Perhaps the most important “what’s right” when we don’t agree on who’s right, is to speak the truth in love. Sarcastic, condescending, arrogant attitudes and words are not the mark of mature believers—regardless of who’s right. When I have found myself with a pit in my stomach, and my face feels hot and I’m shaking, I know it is time to pray. When I speak out of anger or anxiety it’s difficult for me to be nice. If I can’t speak kindly to other believers when we don’t agree, how can I be a witness to a lost world? When I have been hurt by believers I have had the tendency to feel they should know better. However, I have had to remember and ask God for help living out Colossians 3:13: “Bear with each other and forgive one another if any of you has a grievance against someone. Forgive as the Lord forgave you. And over all these virtues put on love, which binds them all together in perfect unity.”
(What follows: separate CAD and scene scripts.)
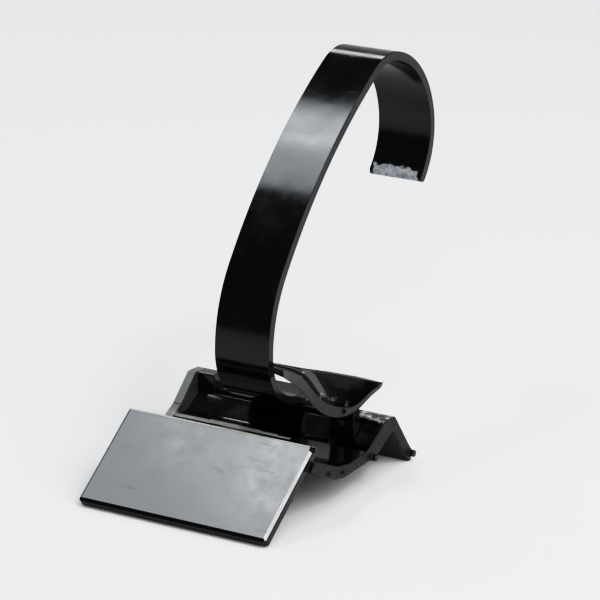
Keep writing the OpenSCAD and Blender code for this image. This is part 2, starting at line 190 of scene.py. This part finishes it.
def moulded_polystyrene(name, tint, gloss, haze, ripple_mm, ripple_depth, marks=()):
    material = bpy.data.materials.new(name)
    material.use_nodes = True
    tree = material.node_tree
    tree.nodes.clear()
    place = node(tree, "ShaderNodeTexCoord").outputs["Object"]

    # slow sink and swell of the wall, wavelength in mm
    ripple = node(tree, "ShaderNodeTexNoise", inputs={
        "Vector": place, "Scale": scale_for(ripple_mm), "Detail": 0.0})
    # finger haze and handling marks, in patches
    patches = node(tree, "ShaderNodeTexNoise", inputs={
        "Vector": place, "Scale": scale_for(HAZE_PATCH_MM), "Detail": 5.0, "Roughness": 0.62})
    haze_range = node(tree, "ShaderNodeMapRange", inputs={
        "Value": patches.outputs["Fac"], "From Min": 0.38, "From Max": 0.72,
        "To Min": gloss, "To Max": haze})
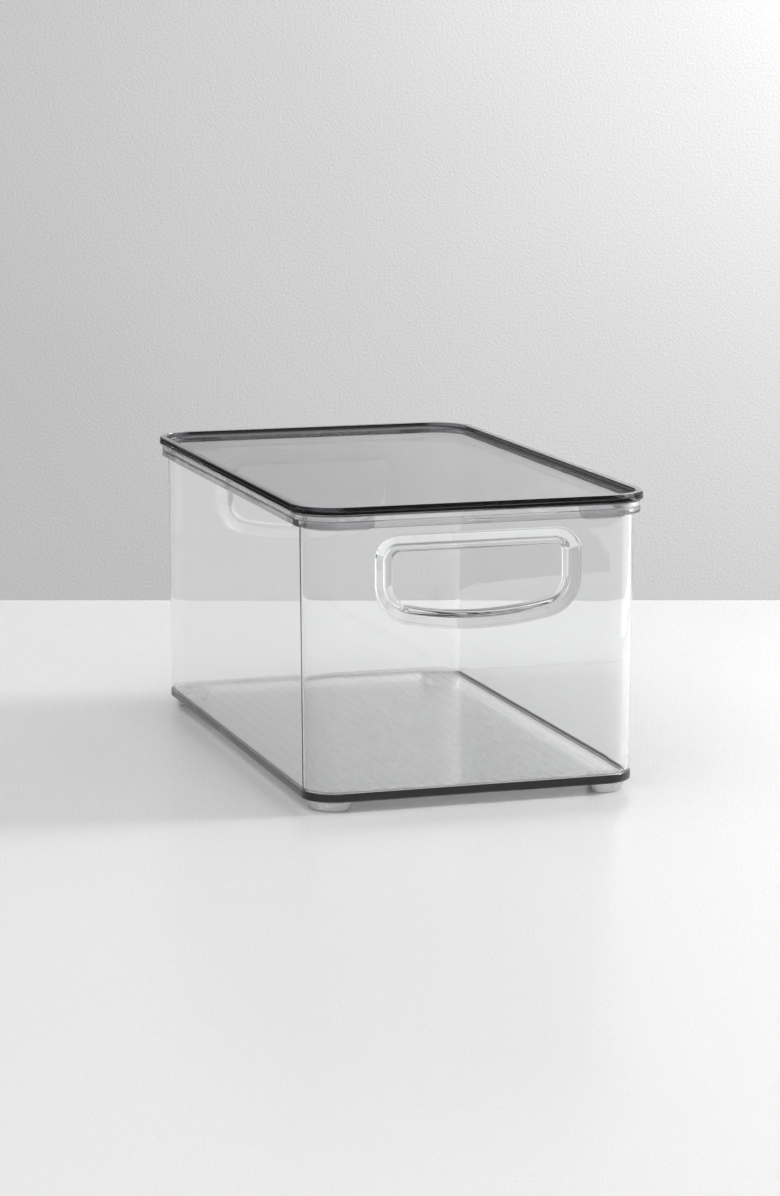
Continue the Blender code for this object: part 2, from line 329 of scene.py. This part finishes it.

What do we do when we don’t know who’s right? We accept that there are more things we don’t know than we do. We acknowledge we may never know who’s right, but we always have the opportunity to do what’s right. Doing what is right is never getting even or having the last word. Doing what’s right is difficult, unpopular, and usually feels very unsatisfying, but when we become consumed with who’s right, even in Jesus’ name, we risk not only doing what’s wrong, but also hurting those for whom Christ died in the process.